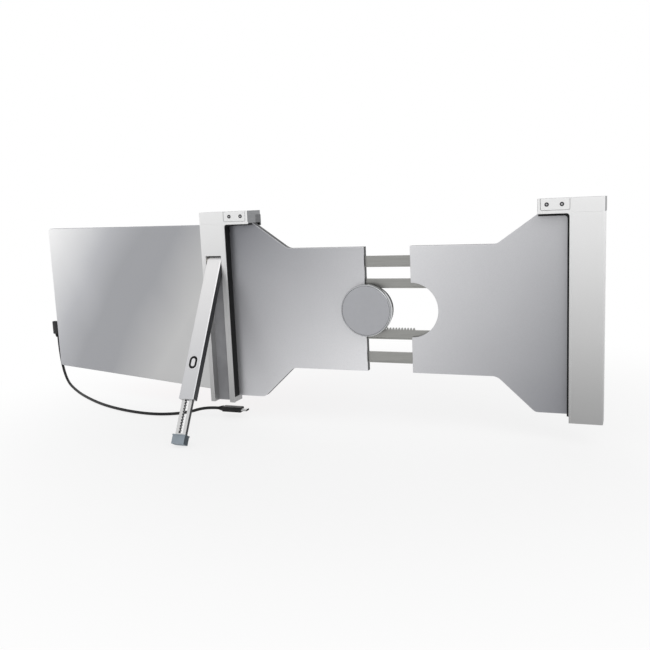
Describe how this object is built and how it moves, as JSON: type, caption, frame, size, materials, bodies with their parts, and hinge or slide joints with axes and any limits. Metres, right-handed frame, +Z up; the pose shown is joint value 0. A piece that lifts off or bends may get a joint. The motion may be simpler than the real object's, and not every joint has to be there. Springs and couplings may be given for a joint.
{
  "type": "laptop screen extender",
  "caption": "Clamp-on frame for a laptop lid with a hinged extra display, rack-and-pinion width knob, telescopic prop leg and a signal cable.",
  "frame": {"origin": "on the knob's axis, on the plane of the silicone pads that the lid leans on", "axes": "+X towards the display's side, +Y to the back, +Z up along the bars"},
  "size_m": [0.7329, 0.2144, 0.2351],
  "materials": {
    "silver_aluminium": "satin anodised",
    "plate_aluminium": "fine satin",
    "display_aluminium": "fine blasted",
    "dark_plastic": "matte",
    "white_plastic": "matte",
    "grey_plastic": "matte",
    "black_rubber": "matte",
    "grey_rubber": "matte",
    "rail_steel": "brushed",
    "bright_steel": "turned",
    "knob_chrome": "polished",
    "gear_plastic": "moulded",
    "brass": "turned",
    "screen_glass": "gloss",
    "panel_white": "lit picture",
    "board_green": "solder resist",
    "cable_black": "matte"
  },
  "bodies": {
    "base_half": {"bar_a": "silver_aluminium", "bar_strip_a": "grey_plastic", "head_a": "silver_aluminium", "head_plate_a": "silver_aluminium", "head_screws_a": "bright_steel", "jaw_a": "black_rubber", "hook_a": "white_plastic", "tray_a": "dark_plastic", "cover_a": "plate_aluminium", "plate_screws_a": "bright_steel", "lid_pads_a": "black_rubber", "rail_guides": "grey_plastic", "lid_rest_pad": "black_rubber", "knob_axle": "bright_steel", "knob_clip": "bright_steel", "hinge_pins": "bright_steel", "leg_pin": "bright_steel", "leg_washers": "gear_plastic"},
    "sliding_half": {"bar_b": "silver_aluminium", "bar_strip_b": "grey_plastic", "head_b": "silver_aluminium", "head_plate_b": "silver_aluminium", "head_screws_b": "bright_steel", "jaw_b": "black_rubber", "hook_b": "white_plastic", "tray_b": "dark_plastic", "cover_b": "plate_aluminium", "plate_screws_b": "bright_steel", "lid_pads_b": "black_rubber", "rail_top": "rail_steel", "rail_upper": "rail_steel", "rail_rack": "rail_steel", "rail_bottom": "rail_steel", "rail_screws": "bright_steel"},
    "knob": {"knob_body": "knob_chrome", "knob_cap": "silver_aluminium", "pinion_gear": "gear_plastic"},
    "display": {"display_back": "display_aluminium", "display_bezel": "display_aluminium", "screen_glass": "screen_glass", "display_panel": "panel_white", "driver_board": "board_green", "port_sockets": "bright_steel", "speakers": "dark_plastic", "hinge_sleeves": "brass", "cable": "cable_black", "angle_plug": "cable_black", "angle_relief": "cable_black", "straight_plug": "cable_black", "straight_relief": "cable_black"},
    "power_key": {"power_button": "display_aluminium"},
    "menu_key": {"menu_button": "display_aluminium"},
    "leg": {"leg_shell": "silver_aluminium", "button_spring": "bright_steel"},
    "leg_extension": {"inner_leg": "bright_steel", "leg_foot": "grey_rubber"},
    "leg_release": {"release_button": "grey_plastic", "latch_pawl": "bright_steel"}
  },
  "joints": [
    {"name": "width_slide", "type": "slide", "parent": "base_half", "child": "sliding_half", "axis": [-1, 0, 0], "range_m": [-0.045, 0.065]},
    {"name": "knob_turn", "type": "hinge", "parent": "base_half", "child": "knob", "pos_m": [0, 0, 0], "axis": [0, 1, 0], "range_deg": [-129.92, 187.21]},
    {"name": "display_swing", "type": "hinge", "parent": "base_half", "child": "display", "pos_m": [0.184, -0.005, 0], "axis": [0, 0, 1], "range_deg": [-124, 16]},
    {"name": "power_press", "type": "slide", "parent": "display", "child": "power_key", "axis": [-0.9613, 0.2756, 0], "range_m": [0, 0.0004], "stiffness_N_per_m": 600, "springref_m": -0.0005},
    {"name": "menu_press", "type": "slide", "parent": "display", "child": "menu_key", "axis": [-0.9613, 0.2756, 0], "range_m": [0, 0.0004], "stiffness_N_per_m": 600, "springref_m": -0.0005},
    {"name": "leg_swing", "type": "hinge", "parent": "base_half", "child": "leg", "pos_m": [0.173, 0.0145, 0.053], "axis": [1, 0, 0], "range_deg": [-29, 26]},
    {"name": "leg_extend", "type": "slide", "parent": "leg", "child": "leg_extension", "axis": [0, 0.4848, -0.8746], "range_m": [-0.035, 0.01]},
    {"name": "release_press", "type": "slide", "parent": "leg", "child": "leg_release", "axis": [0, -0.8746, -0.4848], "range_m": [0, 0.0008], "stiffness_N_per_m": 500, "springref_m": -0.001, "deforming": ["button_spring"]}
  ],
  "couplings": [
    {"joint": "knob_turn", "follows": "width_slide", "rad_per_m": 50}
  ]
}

_ _ _ _ _

■ **Work instructions**
Give the listing above again, word for word.

■ **Expected answer**
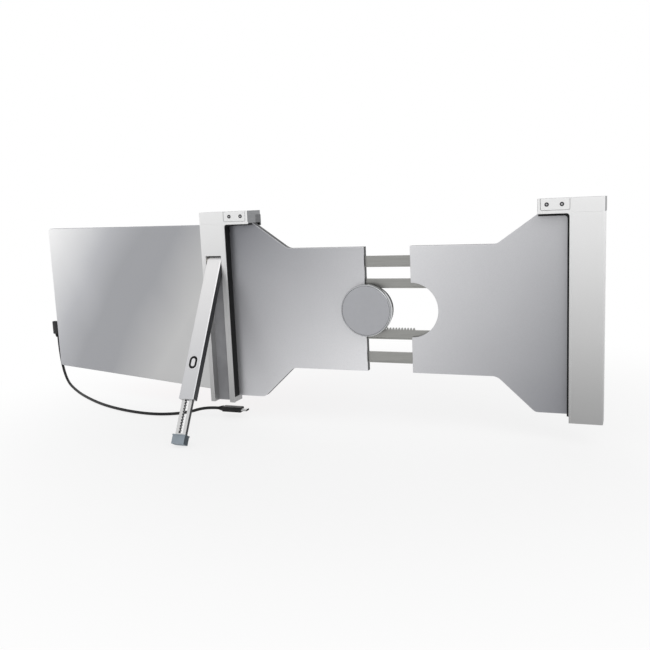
Describe how this object is built and how it moves, as JSON: type, caption, frame, size, materials, bodies with their parts, and hinge or slide joints with axes and any limits. Metres, right-handed frame, +Z up; the pose shown is joint value 0. A piece that lifts off or bends may get a joint. The motion may be simpler than the real object's, and not every joint has to be there. Springs and couplings may be given for a joint.
{
  "type": "laptop screen extender",
  "caption": "Clamp-on frame for a laptop lid with a hinged extra display, rack-and-pinion width knob, telescopic prop leg and a signal cable.",
  "frame": {"origin": "on the knob's axis, on the plane of the silicone pads that the lid leans on", "axes": "+X towards the display's side, +Y to the back, +Z up along the bars"},
  "size_m": [0.7329, 0.2144, 0.2351],
  "materials": {
    "silver_aluminium": "satin anodised",
    "plate_aluminium": "fine satin",
    "display_aluminium": "fine blasted",
    "dark_plastic": "matte",
    "white_plastic": "matte",
    "grey_plastic": "matte",
    "black_rubber": "matte",
    "grey_rubber": "matte",
    "rail_steel": "brushed",
    "bright_steel": "turned",
    "knob_chrome": "polished",
    "gear_plastic": "moulded",
    "brass": "turned",
    "screen_glass": "gloss",
    "panel_white": "lit picture",
    "board_green": "solder resist",
    "cable_black": "matte"
  },
  "bodies": {
    "base_half": {"bar_a": "silver_aluminium", "bar_strip_a": "grey_plastic", "head_a": "silver_aluminium", "head_plate_a": "silver_aluminium", "head_screws_a": "bright_steel", "jaw_a": "black_rubber", "hook_a": "white_plastic", "tray_a": "dark_plastic", "cover_a": "plate_aluminium", "plate_screws_a": "bright_steel", "lid_pads_a": "black_rubber", "rail_guides": "grey_plastic", "lid_rest_pad": "black_rubber", "knob_axle": "bright_steel", "knob_clip": "bright_steel", "hinge_pins": "bright_steel", "leg_pin": "bright_steel", "leg_washers": "gear_plastic"},
    "sliding_half": {"bar_b": "silver_aluminium", "bar_strip_b": "grey_plastic", "head_b": "silver_aluminium", "head_plate_b": "silver_aluminium", "head_screws_b": "bright_steel", "jaw_b": "black_rubber", "hook_b": "white_plastic", "tray_b": "dark_plastic", "cover_b": "plate_aluminium", "plate_screws_b": "bright_steel", "lid_pads_b": "black_rubber", "rail_top": "rail_steel", "rail_upper": "rail_steel", "rail_rack": "rail_steel", "rail_bottom": "rail_steel", "rail_screws": "bright_steel"},
    "knob": {"knob_body": "knob_chrome", "knob_cap": "silver_aluminium", "pinion_gear": "gear_plastic"},
    "display": {"display_back": "display_aluminium", "display_bezel": "display_aluminium", "screen_glass": "screen_glass", "display_panel": "panel_white", "driver_board": "board_green", "port_sockets": "bright_steel", "speakers": "dark_plastic", "hinge_sleeves": "brass", "cable": "cable_black", "angle_plug": "cable_black", "angle_relief": "cable_black", "straight_plug": "cable_black", "straight_relief": "cable_black"},
    "power_key": {"power_button": "display_aluminium"},
    "menu_key": {"menu_button": "display_aluminium"},
    "leg": {"leg_shell": "silver_aluminium", "button_spring": "bright_steel"},
    "leg_extension": {"inner_leg": "bright_steel", "leg_foot": "grey_rubber"},
    "leg_release": {"release_button": "grey_plastic", "latch_pawl": "bright_steel"}
  },
  "joints": [
    {"name": "width_slide", "type": "slide", "parent": "base_half", "child": "sliding_half", "axis": [-1, 0, 0], "range_m": [-0.045, 0.065]},
    {"name": "knob_turn", "type": "hinge", "parent": "base_half", "child": "knob", "pos_m": [0, 0, 0], "axis": [0, 1, 0], "range_deg": [-129.92, 187.21]},
    {"name": "display_swing", "type": "hinge", "parent": "base_half", "child": "display", "pos_m": [0.184, -0.005, 0], "axis": [0, 0, 1], "range_deg": [-124, 16]},
    {"name": "power_press", "type": "slide", "parent": "display", "child": "power_key", "axis": [-0.9613, 0.2756, 0], "range_m": [0, 0.0004], "stiffness_N_per_m": 600, "springref_m": -0.0005},
    {"name": "menu_press", "type": "slide", "parent": "display", "child": "menu_key", "axis": [-0.9613, 0.2756, 0], "range_m": [0, 0.0004], "stiffness_N_per_m": 600, "springref_m": -0.0005},
    {"name": "leg_swing", "type": "hinge", "parent": "base_half", "child": "leg", "pos_m": [0.173, 0.0145, 0.053], "axis": [1, 0, 0], "range_deg": [-29, 26]},
    {"name": "leg_extend", "type": "slide", "parent": "leg", "child": "leg_extension", "axis": [0, 0.4848, -0.8746], "range_m": [-0.035, 0.01]},
    {"name": "release_press", "type": "slide", "parent": "leg", "child": "leg_release", "axis": [0, -0.8746, -0.4848], "range_m": [0, 0.0008], "stiffness_N_per_m": 500, "springref_m": -0.001, "deforming": ["button_spring"]}
  ],
  "couplings": [
    {"joint": "knob_turn", "follows": "width_slide", "rad_per_m": 50}
  ]
}